Traditional approach: 

# Developer must remember to optimize every query
posts = Post.objects.filter(
    status='published'
).select_related(
    'author'
).prefetch_related(
    'categories'
).only(
    'id', 'title', 'excerpt', 'author__name'
).order_by(
    '-created_at'
)[:20]

# Easy to forget .select_related() → N+1
# Easy to forget .only() → over-fetching

With Selector: 

posts = selector.get_many(
    QueryBuilder()
    .select("id", "title", "excerpt")
    .expand("author($select=name)")
    .filter("status eq 'published'")
    .orderby("created_at desc")
    .top(20)
)
# Automatic:
# - .only() from $select
# - .select_related() from $expand
# - .prefetch_related() for M2M

Summary of Problems Solved

Problem Traditional FC Selector
Over-fetching data Fetch all fields always $select fetches only needed
N+1 queries Manual select_related $expand auto-optimizes
Method explosion 30+ methods per entity 1 selector, infinite queries
URL syntax Different per project Standard OData
ORM coupling QuerySet exposed DTOs returned
Manual optimization Remember .only(), etc.
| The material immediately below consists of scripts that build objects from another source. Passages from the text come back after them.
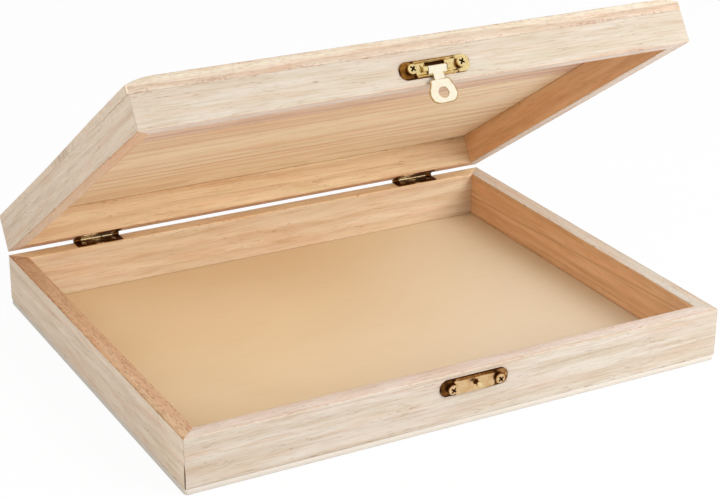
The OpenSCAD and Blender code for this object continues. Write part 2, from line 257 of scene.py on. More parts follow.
def top_strip(node, seed, look, left, right):
    """One strip of the lid's top: a plain board along x, whose ends stand out by left and right. Its
    height shrinks towards each end on an arc that starts level and drops by TOP_END_DROP. At the left
    end the arc drops half as much again towards the back, where the top was sanded lower."""
    low, high = corners(node, True)
    size = high - low
    grid = board(size[0], size[1], size[2], seed, radius=(0.1, 0.4, 0.6, 0.12), mitred=False,
                 gaps=lambda side, height: -(left if side < 0 else right)
                 + 0.08 * np.sin(height * 3.1 + seed))
    arc_r = (TOP_END_RUN ** 2 + TOP_END_DROP ** 2) / (2 * TOP_END_DROP)
    past = np.clip(np.abs(grid[..., 0]) - (size[0] / 2 - TOP_END_RUN), 0, TOP_END_RUN + 1)
    drop = arc_r - np.sqrt(arc_r ** 2 - past ** 2)
    drop *= 1 + 0.5 * smooth(SANDED_FROM, SANDED_TO, low[1] + grid[..., 1]) * (grid[..., 0] < 0)
    grid[..., 2] *= 1 - drop / size[2]
    grid[..., :3] += ((low[0] + high[0]) / 2, low[1], low[2])
    grid = swing(grid, LID_OPEN)
    finish = wood_finish(node, 0, True, size[1], low[2], size[2], seed, strip=True, front=low[1],
                         half=size[0] / 2, **look)
    make(node + ".wood", [grid], finish, "lid", node)


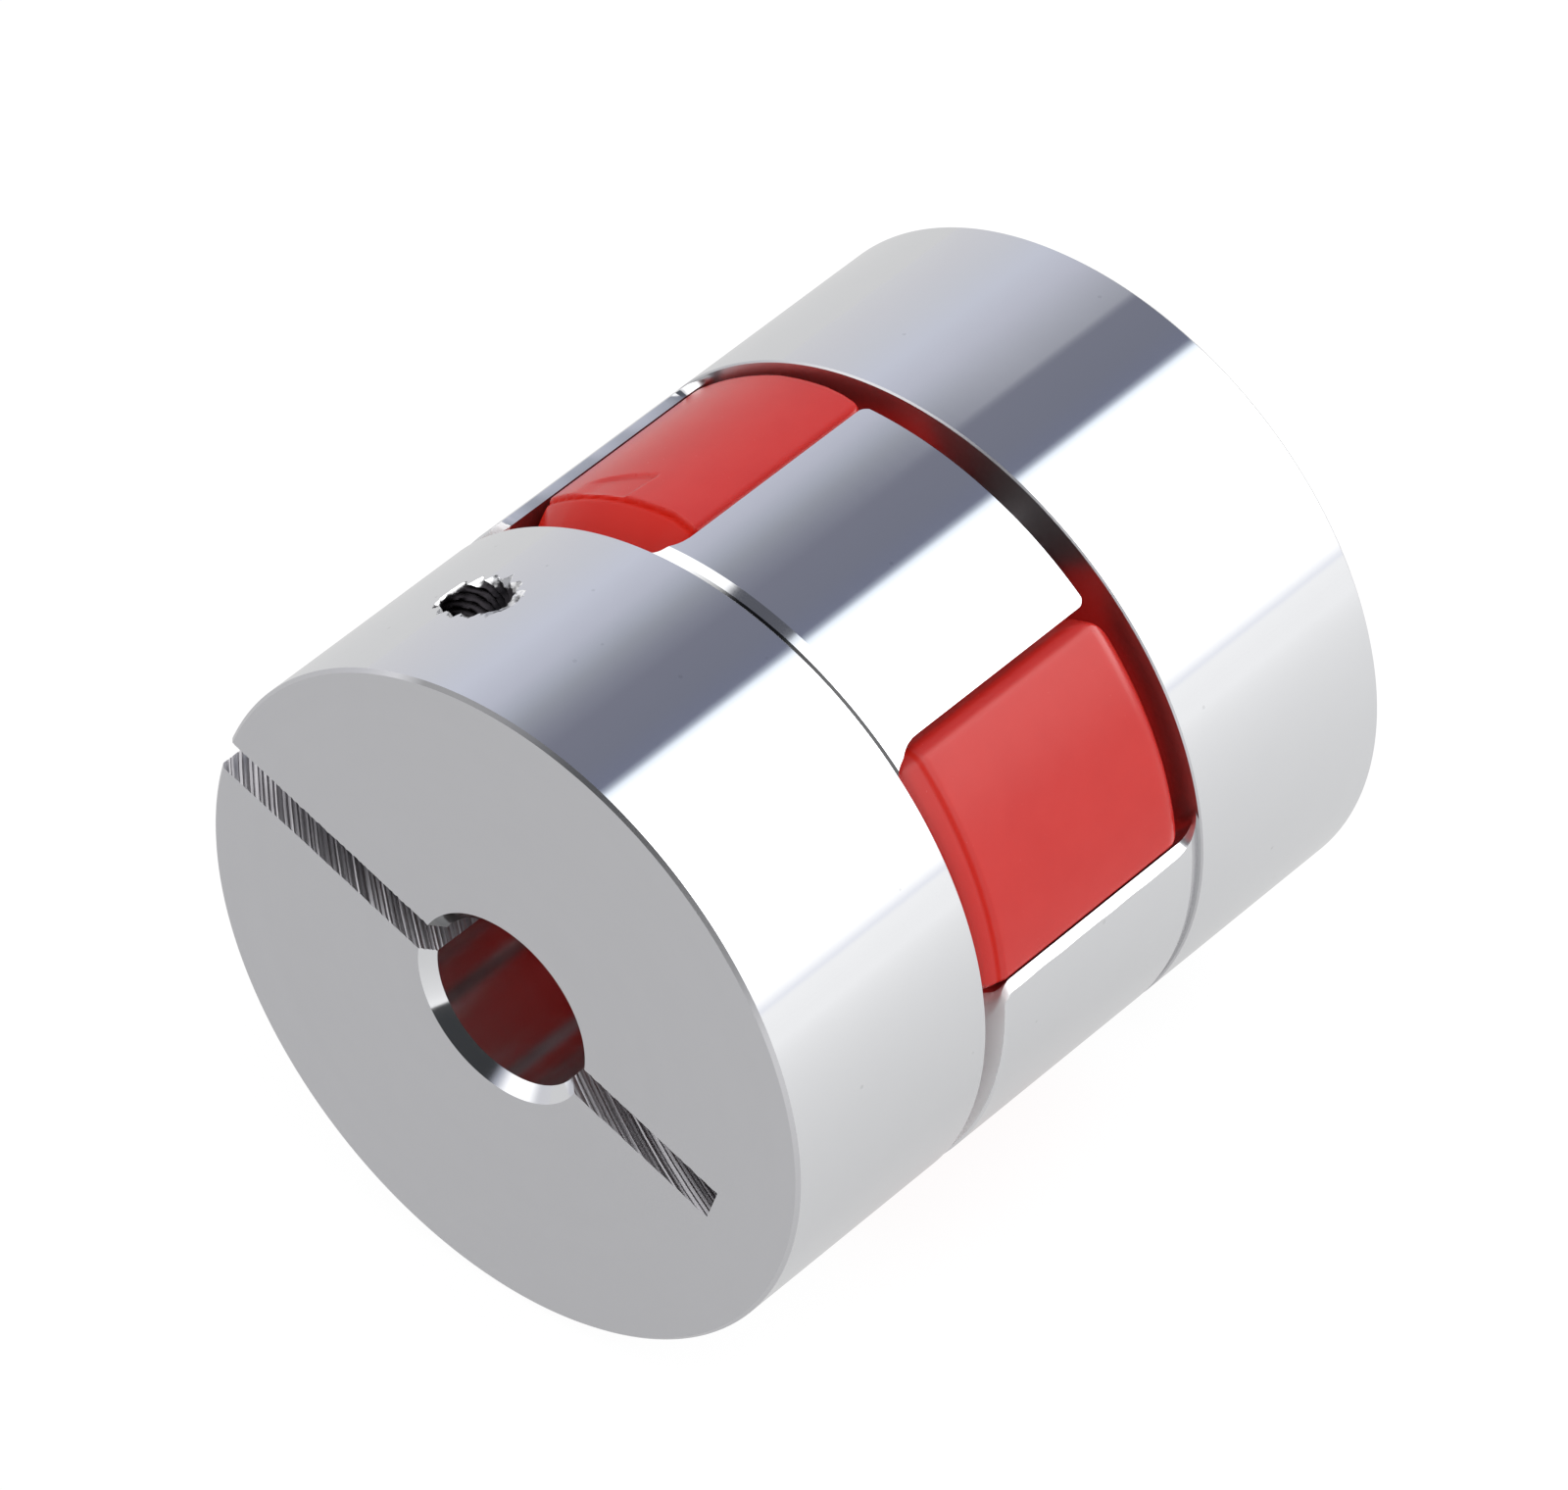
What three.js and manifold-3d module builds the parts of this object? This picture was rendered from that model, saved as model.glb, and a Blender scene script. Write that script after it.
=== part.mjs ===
// Clamping jaw coupling, 30 mm across and 35 mm long.
// Two identical aluminium hubs, each with two axial jaws, drive each other
// through a four-lobe polyurethane spider. Each hub is split through its bore
// and closed on the shaft by one M3 socket cap screw.
// Millimetres. +X runs along the coupling's axis from the driver hub to the
// driven hub, +Z is up, and the origin is the middle of the coupling.

import * as THREE from 'three';
import { mergeVertices } from 'three/addons/utils/BufferGeometryUtils.js';
import Module from 'manifold-3d';

const RAD = Math.PI / 180;

// ---- coupling ----
const LENGTH = 35;             // end face to end face
const LOBE_PITCH = 90;         // degrees between neighbouring lobes
const DRIVER_ANGLE = 19;       // driver's jaw centre line, degrees about +X from +Z
const DRIVEN_ANGLE = DRIVER_ANGLE + LOBE_PITCH;
const FLANK_CENTRE_R = 11.5;   // centre of the round flanks of lobes and pockets

// ---- hub body and jaws ----
const HUB_R = 15;
const HUB_BODY = 11;           // axial length of the round body
const JAW_LENGTH = 11.8;       // axial length of a jaw beyond the body
const JAW_INNER_R = 7;
const BORE_R = 3.75;
const BORE_CHAMFER = 0.53;     // shaft lead-in on the end face
const BORE_BREAK = 0.3;        // bore edge on the jaw side
const END_CHAMFER = 0.15;      // outer edge of the end face
const EDGE_BREAK = 0.08;       // outer edge of the body on the jaw side
const TIP_CHAMFER = 0.15;      // outer edge of a jaw tip
const TIP_INNER_CHAMFER = 0.2; // inner edge of a jaw tip
const RELIEF_DEPTH = 0.18;     // step at the root of a jaw
const RELIEF_LENGTH = 0.6;     // length over which the step runs out
const HUB_SEGMENTS = 72;

// ---- pockets between the jaws ----
const POCKET_R = 5.6;          // radius of the flank that holds a lobe
const POCKET_FLANK_END_R = 6.3; // hub radius where the sampled flank stops
const FLANK_STEPS = 14;
const JAW_BREAK_DEPTH = 0.33;  // bevel along a jaw's outer edges, inwards
const JAW_BREAK_WIDTH = 0.3;   // and around
const BREAK_OVERRUN = 0.6;     // how far the bevel cut runs on outside the hub
const ROOT_FILLET = 0.6;       // fillet between flank and body, around the axis
const ROOT_FILLET_X = 1.2;     // the same fillet along the axis

// ---- clamp slit and cross hole ----
const OVERCUT = 2;             // how far cutters run past the hub
const SLIT_W = 1.65;
const SLIT_BLIND_R = 11.3;     // radius where the slit stops on its closed side
const SCREW_X = 5.7;           // screw axis from the end face
const SCREW_OFFSET = 10.1;     // screw axis from the coupling axis
const TAPPED_D = 3;            // M3 thread in the hub
const CLEAR_D = 3.4;           // M3 clearance hole
const CLEAR_PAST_MIDDLE = 0.2; // clearance hole's reach beyond the slit's middle
const HEAD_BORE_D = 6.1;       // counterbore for the screw head
const HEAD_SEAT = 3.8;         // counterbore floor from the slit's middle plane
const HOLE_SEGMENTS = 28;
const HEAD_BORE_SEGMENTS = 36;

// ---- clamp screw ----
const SCREW_LENGTH = 12;       // under the head
const SHANK_R = 1.3;           // thread shown as a plain shank
const SHANK_CHAMFER = 0.4;
const NECK_WIDTH = 0.15;       // flare of the shank under the head
const NECK_LENGTH = 0.2;
const HEAD_R = 2.75;
const HEAD_H = 3;
const HEAD_UNDER_CHAMFER = 0.1;
const HEAD_TOP_CHAMFER = 0.25;
const HEX_AF = 2.5;            // hexagon socket across flats
const HEX_DEPTH = 1.5;
const HEX_OVERCUT = 1;
const SEAT_GAP = 0.1;          // under the head
const SCREW_SEGMENTS = 32;

// ---- spider ----
const SPIDER_WIDTH = 12;       // axial
const LOBE_COUNT = 360 / LOBE_PITCH;
const LOBE_OUTER_R = 14.65;
const LOBE_R = 5.4;            // radius of a lobe's rounded flank
const LOBE_FLANK_END = 0.5;    // sampled flank stops this far inside the lobe's crown
const LOBE_CORNER_DROP = 0.15; // corner point, inside the crown
const LOBE_CORNER_TURN = 0.75; // corner point, degrees in from the flank
const LOBE_CROWN_TURN = 2.2;   // ends of the crown arc, degrees in from the flank
const RING_R = 6.8;            // inner ring that joins the lobes
const SPIDER_HOLE_R = 5.25;
const LOBE_EDGE = 0.6;         // rounding of the end edges, along the axis
const LOBE_EDGE_ACROSS = LOBE_EDGE * 0.8;
const LOBE_FLANK_STEPS = 11;
const CROWN_STEPS = 8;
const RING_STEPS = 6;
const SPIDER_HOLE_POINTS = 48;

// ---- solids ----
const wasm = await Module();
wasm.setup();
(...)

Automatic

What is a Selector?

A Selector is simply:

  1. Read-only - No create, update, delete
  2. Dynamic queries - OData syntax for flexible filtering
  3. Returns DTOs - Not ORM models
  4. Auto-optimized - select_related, only, etc. applied automatically
class BlogPostSelector(ODataSelector):
    class Meta:
        model = BlogPost           # Django model
        dto_class = BlogPostDTO    # What it returns
        expandable_fields = {      # Relations that can be expanded
            'author': AuthorDTO,
            'categories': CategoryDTO,
        }

That's it. One class, infinite queries, automatic optimization.